I.e. Cores are vertical, and threads 1-4 are your n-core per frame workers with 'a' as some busy asynchronous task. The n-core distribution gets fubar'd because thread 4 ends up pushed into the other three 'spurious' threads while 'a' ends up with all of a single core since it is not spurious at this point.
Now, you might think thread priorities or affinity could solve this, go ahead and play with it but time your results because you will find that, other than on consoles, using those items generally (almost always) make things much worse.

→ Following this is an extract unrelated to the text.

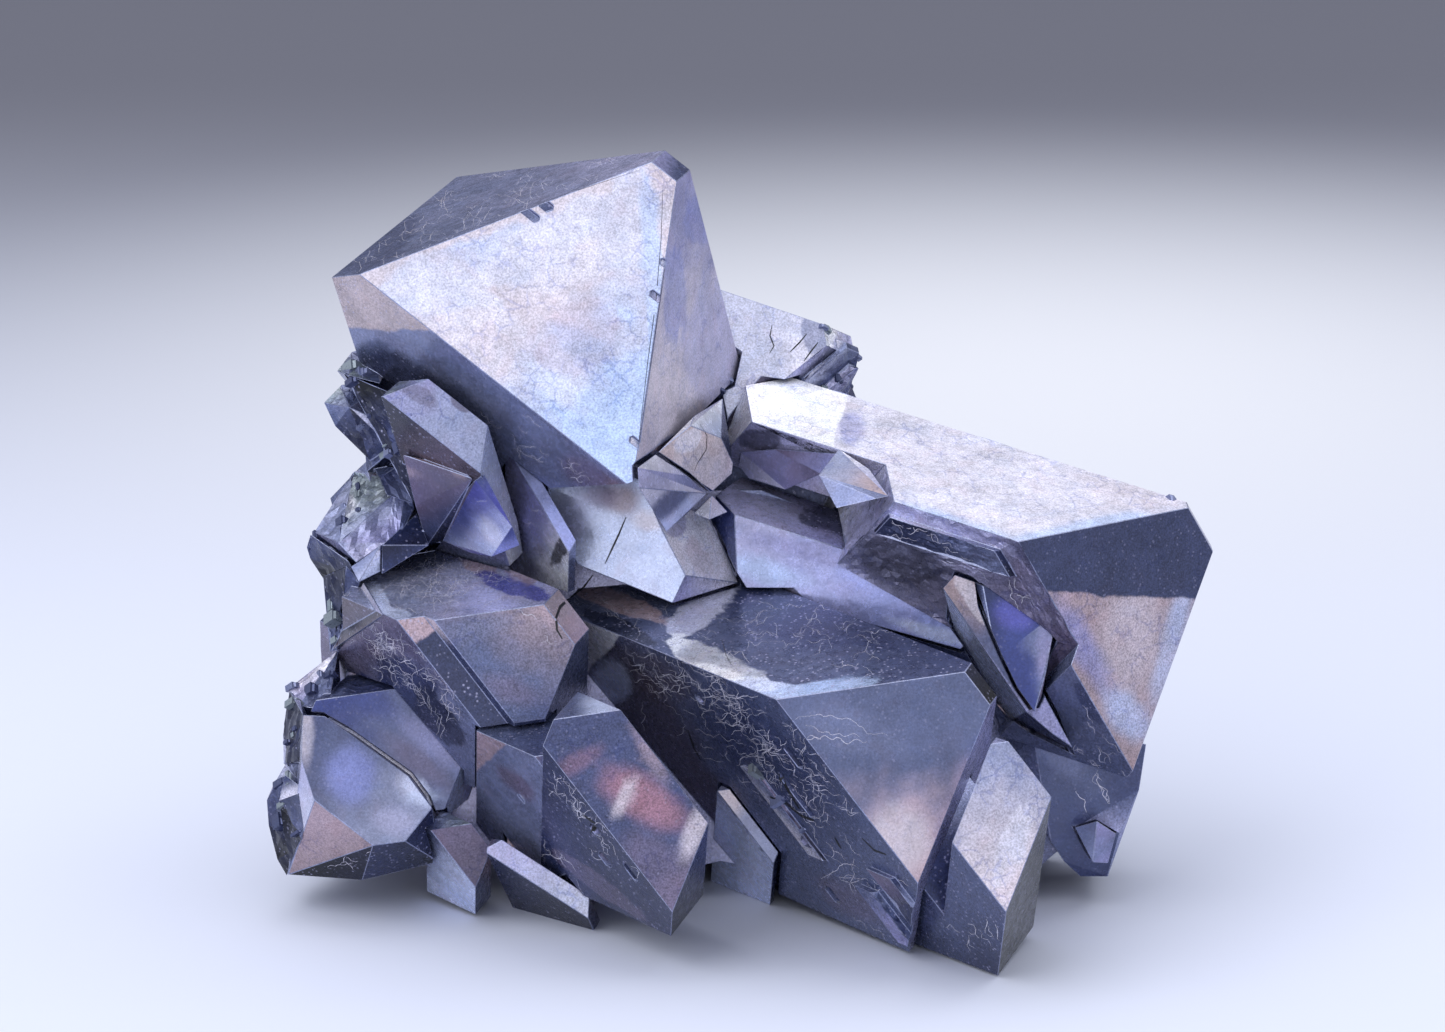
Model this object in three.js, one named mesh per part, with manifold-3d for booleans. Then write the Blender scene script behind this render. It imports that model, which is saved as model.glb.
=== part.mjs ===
// A cluster of grown-together galena crystals, in millimetres, standing on the flat cut of its base.
// Most crystals are octahedra: eight flat faces, each set at its own distance from the crystal's
// nose, the corner where its front, roof and left faces meet, with small square cuts at some corners.
// The small broken and wedge-shaped ones are given by their corner points instead.
// All are set out in the frame of the showing side, x to the right, y into depth and z upwards,
// and the whole cluster then leans forward by LEAN so that it stands on the floor.

import * as THREE from 'three';
import { mergeVertices } from 'three/addons/utils/BufferGeometryUtils.js';
import { ConvexGeometry } from 'three/addons/geometries/ConvexGeometry.js';
import Module from 'manifold-3d';

const LEAN = 15;              // degrees between the showing side and upright
const FLOOR = -33.0;          // height of the resting cut below the middle of the showing side
const SEAM_WIDTH = 0.3;       // open line between two crystals that grew into each other
const SEAM_DEPTH = 1.0;       // how far that line reaches in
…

So, going back to my initial point that you need to look at the top level of things first, the solution for this in my system was more heuristics. I ended up with a solution which at the start of the n-core portion I would maintain the cpu utilization trend and a really simple concept of 'available resources' and then bid things per frame in terms of if I would allow asynchronous tasks to start working. What I mean by this is that I may call a hardware thread .9 units of possible work and add up all the available workers to have say 4 times .9 = 3.6 cpu units available. Based on prior frames, I subtract out n-core usage and any running asynchronous tasks. The remainder is what I use to determine if an asynchronous task will be allowed to start.

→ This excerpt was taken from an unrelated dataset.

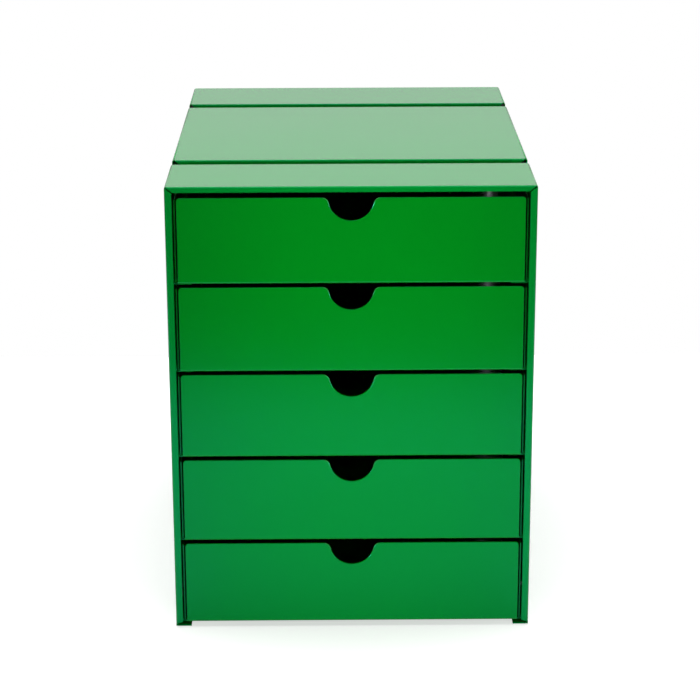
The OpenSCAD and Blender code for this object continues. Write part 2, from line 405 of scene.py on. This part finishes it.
# ---- Glide strips ----
# White nylon strips on the runners and the pan, which the trays slide on:
# matt, with fine scuffs along the way the trays move.

nylon_dull = (0.62, 0.61, 0.57)
nylon_white = (0.78, 0.78, 0.74)
nylon_matt = 0.36
scuff_matt = 0.14


def finish_nodes(kind, finish):
    """Every node of a kind gets its finish."""
    for name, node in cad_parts.items():
        if kind in name:
            node.data.materials.clear()
            node.data.materials.append(finish.owner)


slippery = Finish("white_nylon")
place = slippery.node("ShaderNodeTexCoord", output="Object")
along = slippery.node("ShaderNodeMapping", inputs={"Vector": place, "Scale": (60, 1.5, 60)})
scuffs = slippery.node("ShaderNodeTexNoise", inputs={"Vector": along, "Scale": 40, "Detail": 4})
scratches = slippery.node("ShaderNodeBump", inputs={
    "Height": scuffs, "Distance": relief_height, "Strength": 1})
nylon = slippery.node("ShaderNodeBsdfPrincipled", inputs={
    "Base Color": between(scuffs, nylon_dull, nylon_white),
    "Roughness": nylon_matt + scuff_matt*scuffs, "Normal": scratches, "IOR": 1.53})
slippery.node("ShaderNodeOutputMaterial", inputs={"Surface": nylon})
finish_nodes("glide", slippery)

# ---- Feet ----
# Small square pads of black rubber, stuck under the shell's bottom returns a
# little behind its front and rear. Matt, with a fine grain and a little dust.

rubber_black = (0.008, 0.008, 0.008)
rubber_dusty = (0.022, 0.021, 0.02)
rubber_matt = 0.6
dust_matt = 0.2
foot_setback = 0.003
foot_corner = 0.0013
foot_edge = 0.0002
flat_area = 0.000003

grippy = Finish("black_rubber")
place = grippy.node("ShaderNodeTexCoord", output="Object")
dusty = grippy.node("ShaderNodeTexNoise", inputs={"Vector": place, "Scale": 300, "Detail": 4})
pores = grippy.node("ShaderNodeTexNoise", inputs={"Vector": place, "Scale": 5000, "Detail": 1})
grain = grippy.node("ShaderNodeBump", inputs={
    "Height": pores, "Distance": relief_height, "Strength": 1})
rubber = grippy.node("ShaderNodeBsdfPrincipled", inputs={
    "Base Color": between(dusty, rubber_black, rubber_dusty),
    "Roughness": rubber_matt + dust_matt*dusty, "Normal": grain, "IOR": 1.5})
grippy.node("ShaderNodeOutputMaterial", inputs={"Surface": rubber})


def square_pad(name, low, high):
    """A pad that fills a box, its upright corners and its lower edges rounded."""
    pad = bmesh.new()
    bmesh.ops.create_cube(pad, size=1)
    bmesh.ops.scale(pad, vec=high - low, verts=pad.verts)
    bmesh.ops.translate(pad, vec=(low + high)/2, verts=pad.verts)
    upright = [edge for edge in pad.edges if abs(edge.verts[0].co.z - edge.verts[1].co.z) > near]
    rounded(pad, upright, foot_corner, segments=6)
    lower = [edge for edge in pad.edges if all(vert.co.z < low.z + near for vert in edge.verts)]
    rounded(pad, lower, foot_edge, segments=3)
    for face in pad.faces:
        face.smooth = face.calc_area() < flat_area
    mesh = bpy.data.meshes.new(name)
    pad.to_mesh(mesh)
    pad.free()
    mesh.materials.append(grippy.owner)
    piece = bpy.data.objects.new(name, mesh)
    bpy.context.collection.objects.link(piece)
    return piece


for end in ("front", "rear"):
    for side in ("left", "right"):
        foot = f"foot_{end}_{side}"
        low, high = (Vector(corner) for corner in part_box(foot))
        if end == "front":
            low.y += foot_setback
        else:
            high.y -= foot_setback
        high.z -= bottom_drop
        pad = square_pad(foot + "_pad", low, high)
        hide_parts(foot)
        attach(pad, "cabinet")

# ---- Buffers ----
# Round buffers of the same rubber as the feet, fixed behind each tray in pairs.
# They stop the tray against the back panel.

finish_nodes("buffers", grippy)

This is not a perfect solution and of course this is a very simplified description. The idea though is if you fix the asynchronous request count, you can easily oversubscribe the cores and cause much worse issues than I tried to outline above. I like the bidding approach myself, it is generally easy to do and the simple concepts lend themselves to weighting different tasks such that expensive things can be 1.1 weight and simple things could be .5 weight etc.